When, despite all that, Shiv Sena were voted into state office in Maharashtra, their response to the poverty, massive infrastructural challenges, crime and destitution of this barely manageable city of more than twenty million was to change its name to Mumbai.  This was based on the supposed fact that there was (or is, or if there hadn’t been, I’m sure there now is) a temple of a Marathi goddess of that name on the site before the colonial city rose up, which may or may not be true, but, given the fact that every square yard of India contains at least one shrine or temple to someone or something, doesn’t mean very much.

And yet the whole world fell in line.  Thinking that, like Myanmar, if it’s coming from there it must have some sort of indigenous, authentic root, filled with post-colonial guilt and worried about offending what we thought were Indian sensibilities, we all dutifully started calling it Mumbai.  Fearing that using the old name would immediately make others imagine us to be jodhpur-clad gin-swillers, we let a bunch of criminal thugs and violent nationalists change the name Bombay — the name by which this great, open-to-the-sea-and-the-world, mercantile, diverse, cosmopolitan, sexy metropolis, a microcosm of India itself and its modern face to the world, was known for almost three centuries – and nobody asked why or breathed a word of resistance.

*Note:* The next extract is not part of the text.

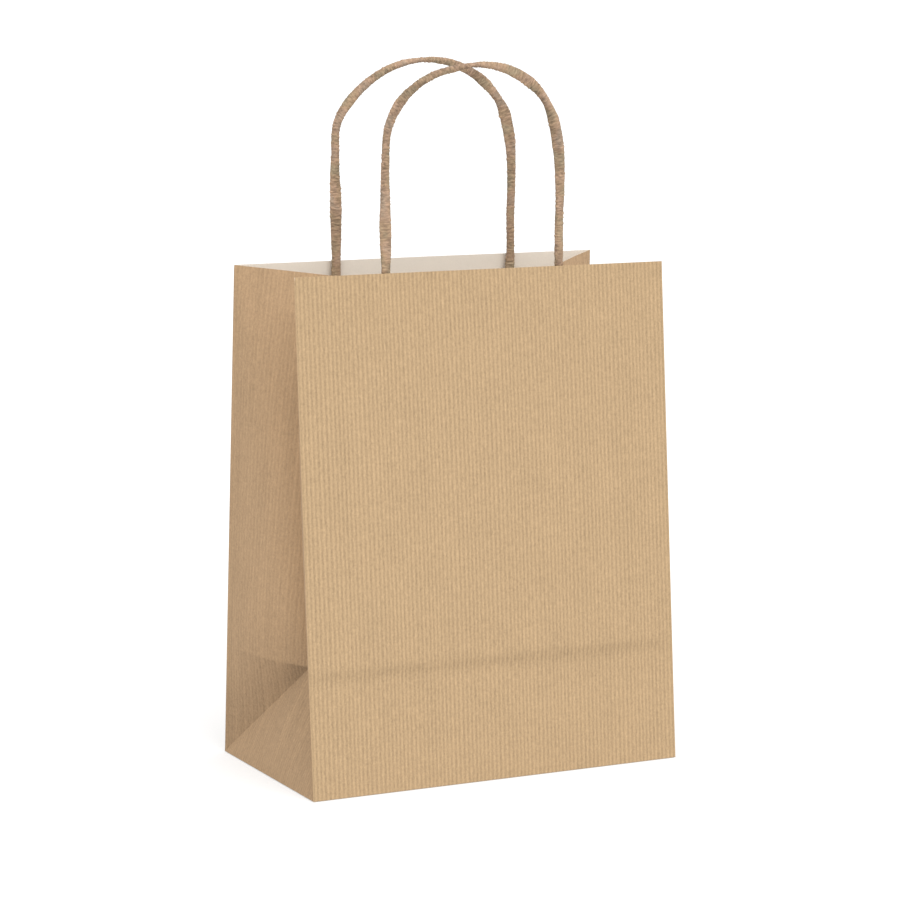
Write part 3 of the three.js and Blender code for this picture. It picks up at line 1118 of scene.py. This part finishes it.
# %% The kraft finish
def kraft(name, outside, inside, rib_strength=0.11, band_strength=0.12):
    """Two colours, by the attribute inner, and the strength of two kinds of stripe: the
    ribs, and the broader bands that wander beside them."""
    finish = Finish(name)
    laid = attribute(finish, "laid", "Vector")
    streaks = noise(finish, laid, (1100, 240, 1), 4.0, 0.7)
    grain = noise(finish, laid, (1000, 800, 1), 5.0, 0.8)
    clouds = noise(finish, laid, (70, 45, 1))
    bands = noise(finish, laid, (330, 9, 1))
    fleck_field = noise(finish, laid, (900, 520, 1), 2.0, 0.5)
    dark_flecks = between(finish, fleck_field, 0.69, 0.78)
    pale_flecks = between(finish, 1 - fleck_field, 0.69, 0.78)
    rib = attribute(finish, "rib")
    inner = attribute(finish, "inner")
    worn = attribute(finish, "worn")
    # Painted shade in the old creases, painted light (negative) by the gussets' ridges, and the
    # seam's dark line.
    creased = attribute(finish, "creased")

    outer_light = (
        1 + rib_strength * rib + 0.65 * (streaks - 0.5) + 0.85 * (grain - 0.5)
        + 0.15 * (clouds - 0.5) + band_strength * (bands - 0.5) - 0.2 * dark_flecks
        + 0.16 * pale_flecks + 0.05 * worn - 0.3 * creased
    )
    inner_light = 1 + 0.05 * (streaks - 0.5) + 0.08 * (grain - 0.5) + 0.06 * (clouds - 0.5)
    outer = brightened(finish, outside, outer_light)
    inner_face = brightened(finish, inside, inner_light)
    base = mixed(finish, inner, outer, inner_face)
    rough = 0.8 + 0.16 * grain
    return finished(finish, base, rough, grain + 0.6 * streaks, 0.06 * MM)


KRAFT_OUTSIDE = colour(169, 143, 110)
KRAFT_INSIDE = colour(230, 220, 207)
finishes = {
    "ribbed_kraft": kraft("ribbed_kraft", KRAFT_OUTSIDE, KRAFT_INSIDE),
    "gusset_kraft": kraft("gusset_kraft", colour(166, 138, 107), KRAFT_INSIDE, 0.04, 0.35),
    "inner_kraft": kraft("inner_kraft", KRAFT_OUTSIDE, KRAFT_INSIDE, 0.02),
    "patch_kraft": kraft("patch_kraft", colour(196, 180, 156), colour(198, 182, 158), 0.0),
}

# %% [markdown]
# ## Cord paper
#
# The cord is a thinner, duller paper. Twisting drags its colour into soft patches, brown
# with a breath of pink or of grey-green, and the valleys of its creases get painted shade.

# %% The cord finish
def cord_paper():
    """Brown patches along the cord, fibres over them, and painted shade in the hollows."""
    finish = Finish("twisted_kraft")
    laid = attribute(finish, "laid", "Vector")
    relief = attribute(finish, "relief")
    patches = noise(finish, laid, (110, 110, 90), 2.0)
    stops = [
        (0.34, colour(150, 133, 109)),
        (0.48, colour(155, 130, 105)),
        (0.58, colour(161, 134, 112)),
        (0.68, colour(153, 133, 114)),
    ]
    base = finish.node("ShaderNodeValToRGB", 0, {"stops": stops}, {0: patches})
    fibres = noise(finish, laid, (420, 420, 1150), 4.0, 0.7)
    # Painted shade: 0 deep in the creases and 1 on their ridges, so the creases are drawn
    # darker.
    painted_ridge_light = between(finish, relief, -0.2, 0.1)
    flecks = between(finish, fibres, 0.6, 0.72)
    light = 0.63 + 0.42 * painted_ridge_light + 1.5 * (fibres - 0.5) + 0.3 * flecks
    base = brightened(finish, base, light)
    return finished(finish, base, 0.9, fibres, 0.12 * MM)


finishes["twisted_kraft"] = cord_paper()
made = panels + gussets + toes + bottom_flaps + tucks + strips + cords
for piece in made:
    piece.data.materials.append(finishes[piece["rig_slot"]])
print(len(made), "pieces,", len(finishes), "finishes")

# %% [markdown]
# ## Floor and light
#
# The bag stands on a plain white floor. A large soft light, high and almost square in front
# of it, falls on the front panel and leaves the gussets in a gentle shade, and the bright
# surroundings fill the rest. The floor is so large that its far edge is never seen, and a
# sun lamp lights all of it alike. The sun's wide angle makes the shadows soft. A little
# glow of its own keeps the floor white.

# %% Floor
FLOOR_DROP = 0.2 * MM  # below the bag, so that the two don't meet
FLOOR_REACH = 150  # metres each way
corners = [(-1, -1), (1, -1), (1, 1), (-1, 1)]
floor_mesh = bpy.data.meshes.new("floor")
floor_mesh.from_pydata(
    [(FLOOR_REACH * x, FLOOR_REACH * y, -FLOOR_DROP) for x, y in corners], [], [(0, 1, 2, 3)]
)
floor = bpy.data.objects.new("floor", floor_mesh)
bpy.context.scene.collection.objects.link(floor)
white = Finish("white_floor")
white_shader = white.node(
    "ShaderNodeBsdfPrincipled",
    0,
    {},
    {
        "Base Color": (0.55, 0.55, 0.55, 1),
        "Roughness": 1.0,
        "Specular IOR Level": 0.0,
        "Emission Color": (1, 1, 1, 1),
        "Emission Strength": 0.42,
    },
)
white.node("ShaderNodeOutputMaterial", None, {}, {"Surface": white_shader})
floor.data.materials.append(white.material)

# %% Light
SUN_TOWARDS = unit(np.array([-0.06, -0.62, 0.78]))
sun = bpy.data.objects.new("soft_light", bpy.data.lights.new("soft_light", "SUN"))
sun.data.energy = 2.2
sun.data.angle = math.radians(60)
sun.rotation_euler = (
    math.acos(SUN_TOWARDS[2]),
    0,
    math.atan2(SUN_TOWARDS[1], SUN_TOWARDS[0]) + math.pi / 2,
)
bpy.context.scene.collection.objects.link(sun)

world = bpy.data.worlds.new("studio")
world.use_nodes = True
world.node_tree.nodes["Background"].inputs["Color"].default_value = (1, 1, 1, 1)
world.node_tree.nodes["Background"].inputs["Strength"].default_value = 0.9
bpy.context.scene.world = world
bpy.context.scene.view_settings.view_transform = "Standard"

Bombay — Marine Drive — Queen’s Necklace

So as for C-town, you choose which is more “nationalist.”  Calling the city the name by which it was known to most of humanity for more than sixteen centuries?  Calling it an also venerable name that the nationalist, anti-cosmopolitan, Turkification project of a military dictatorship whose attitude to the City, its legacy, history and population was actually hostile for much of the time decided the world should call it?  Or just calling it both?

Or how ‘bout who cares?  As long as we know which city we’re talking about.